» Provided entries:
_ _ _ _

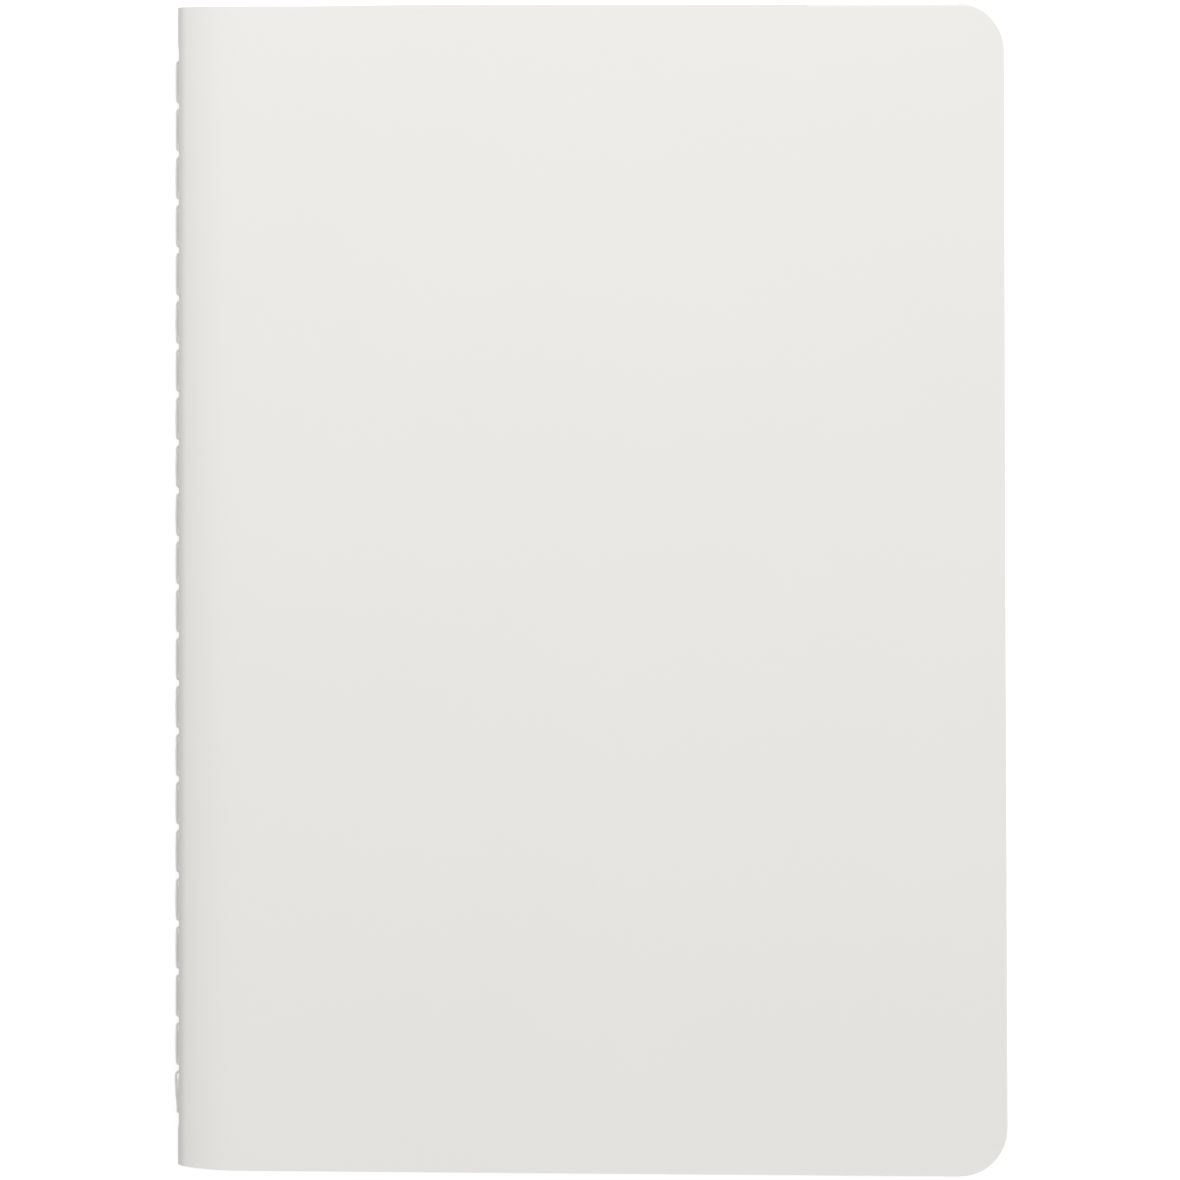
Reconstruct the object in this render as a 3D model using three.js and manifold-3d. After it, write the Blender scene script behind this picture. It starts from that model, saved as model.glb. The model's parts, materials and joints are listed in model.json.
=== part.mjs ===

_ _ _ _

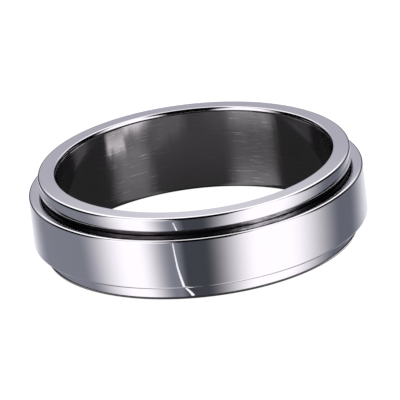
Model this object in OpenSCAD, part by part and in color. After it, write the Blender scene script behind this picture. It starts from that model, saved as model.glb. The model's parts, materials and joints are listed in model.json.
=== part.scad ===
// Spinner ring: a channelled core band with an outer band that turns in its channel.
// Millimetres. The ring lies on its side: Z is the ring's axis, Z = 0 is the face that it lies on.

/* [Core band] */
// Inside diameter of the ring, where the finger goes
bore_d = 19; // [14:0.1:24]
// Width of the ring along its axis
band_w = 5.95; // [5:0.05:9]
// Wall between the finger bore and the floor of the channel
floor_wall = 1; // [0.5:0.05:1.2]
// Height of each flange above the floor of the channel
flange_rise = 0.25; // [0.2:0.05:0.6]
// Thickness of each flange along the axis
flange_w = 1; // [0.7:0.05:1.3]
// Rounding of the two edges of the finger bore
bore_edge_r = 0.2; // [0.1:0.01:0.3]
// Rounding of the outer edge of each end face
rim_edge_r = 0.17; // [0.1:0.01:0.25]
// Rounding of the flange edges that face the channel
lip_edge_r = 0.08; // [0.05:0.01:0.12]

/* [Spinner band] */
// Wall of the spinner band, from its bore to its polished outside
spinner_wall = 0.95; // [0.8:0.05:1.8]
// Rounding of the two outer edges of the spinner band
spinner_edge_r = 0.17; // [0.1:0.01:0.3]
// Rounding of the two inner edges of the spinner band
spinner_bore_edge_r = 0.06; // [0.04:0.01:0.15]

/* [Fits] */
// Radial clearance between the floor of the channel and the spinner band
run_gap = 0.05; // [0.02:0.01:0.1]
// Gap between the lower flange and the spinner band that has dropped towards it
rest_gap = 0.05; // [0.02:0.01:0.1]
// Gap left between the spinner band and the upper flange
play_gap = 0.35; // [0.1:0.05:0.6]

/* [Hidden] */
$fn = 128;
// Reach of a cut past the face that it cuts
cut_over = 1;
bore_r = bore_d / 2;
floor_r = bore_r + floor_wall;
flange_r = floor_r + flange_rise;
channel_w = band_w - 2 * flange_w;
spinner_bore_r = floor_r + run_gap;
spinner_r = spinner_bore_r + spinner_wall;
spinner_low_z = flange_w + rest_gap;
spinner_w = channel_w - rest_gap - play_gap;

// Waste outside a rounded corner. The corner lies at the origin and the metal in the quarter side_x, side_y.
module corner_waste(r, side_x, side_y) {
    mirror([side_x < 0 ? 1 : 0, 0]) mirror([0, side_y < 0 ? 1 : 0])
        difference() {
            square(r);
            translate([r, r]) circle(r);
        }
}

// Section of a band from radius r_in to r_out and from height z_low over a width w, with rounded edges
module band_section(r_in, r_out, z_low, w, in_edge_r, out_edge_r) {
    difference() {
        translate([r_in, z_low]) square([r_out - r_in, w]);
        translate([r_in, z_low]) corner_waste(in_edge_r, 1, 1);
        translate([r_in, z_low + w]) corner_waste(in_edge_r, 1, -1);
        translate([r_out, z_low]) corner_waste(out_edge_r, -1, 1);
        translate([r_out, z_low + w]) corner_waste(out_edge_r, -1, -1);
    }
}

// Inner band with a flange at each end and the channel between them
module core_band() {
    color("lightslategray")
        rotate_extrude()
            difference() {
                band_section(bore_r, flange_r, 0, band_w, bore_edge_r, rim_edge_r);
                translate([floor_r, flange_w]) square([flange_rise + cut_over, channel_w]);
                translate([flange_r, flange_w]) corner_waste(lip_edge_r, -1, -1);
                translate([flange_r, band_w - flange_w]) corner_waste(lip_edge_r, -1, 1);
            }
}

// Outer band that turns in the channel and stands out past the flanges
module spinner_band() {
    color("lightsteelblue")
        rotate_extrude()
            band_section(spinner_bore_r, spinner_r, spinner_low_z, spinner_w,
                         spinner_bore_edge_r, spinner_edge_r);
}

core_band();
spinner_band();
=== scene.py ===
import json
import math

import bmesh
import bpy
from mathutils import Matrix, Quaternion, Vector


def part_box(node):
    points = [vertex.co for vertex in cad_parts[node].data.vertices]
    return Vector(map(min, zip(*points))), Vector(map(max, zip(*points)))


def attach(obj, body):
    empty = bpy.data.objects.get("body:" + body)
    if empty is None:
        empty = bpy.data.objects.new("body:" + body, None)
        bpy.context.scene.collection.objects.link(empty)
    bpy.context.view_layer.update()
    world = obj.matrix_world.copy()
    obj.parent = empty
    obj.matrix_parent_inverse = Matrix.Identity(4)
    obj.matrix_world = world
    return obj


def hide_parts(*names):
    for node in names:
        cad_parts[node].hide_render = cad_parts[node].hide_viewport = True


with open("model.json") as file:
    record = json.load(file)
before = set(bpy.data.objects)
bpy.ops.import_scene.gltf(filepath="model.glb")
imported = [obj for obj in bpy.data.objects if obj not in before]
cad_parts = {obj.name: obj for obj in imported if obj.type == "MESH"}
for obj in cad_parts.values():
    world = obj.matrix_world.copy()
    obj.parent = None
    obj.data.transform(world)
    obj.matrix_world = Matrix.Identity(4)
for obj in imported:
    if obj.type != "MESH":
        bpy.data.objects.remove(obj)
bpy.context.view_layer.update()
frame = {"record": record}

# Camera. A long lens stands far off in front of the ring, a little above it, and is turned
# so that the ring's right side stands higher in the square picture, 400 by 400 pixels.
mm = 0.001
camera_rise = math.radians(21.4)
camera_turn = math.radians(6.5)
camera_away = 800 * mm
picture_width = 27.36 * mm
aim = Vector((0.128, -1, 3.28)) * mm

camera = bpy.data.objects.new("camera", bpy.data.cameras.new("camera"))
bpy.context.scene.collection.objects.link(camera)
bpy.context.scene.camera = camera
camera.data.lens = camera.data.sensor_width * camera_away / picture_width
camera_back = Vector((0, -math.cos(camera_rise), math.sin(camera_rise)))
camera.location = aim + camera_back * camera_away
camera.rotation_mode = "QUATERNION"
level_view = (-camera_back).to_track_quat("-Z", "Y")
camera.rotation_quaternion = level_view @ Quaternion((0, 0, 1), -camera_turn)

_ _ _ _

» Task directions: Only lines with the string "points" belong in your answer; copy each one.

» Output of the task:
    points = [vertex.co for vertex in cad_parts[node].data.vertices]
    return Vector(map(min, zip(*points))), Vector(map(max, zip(*points)))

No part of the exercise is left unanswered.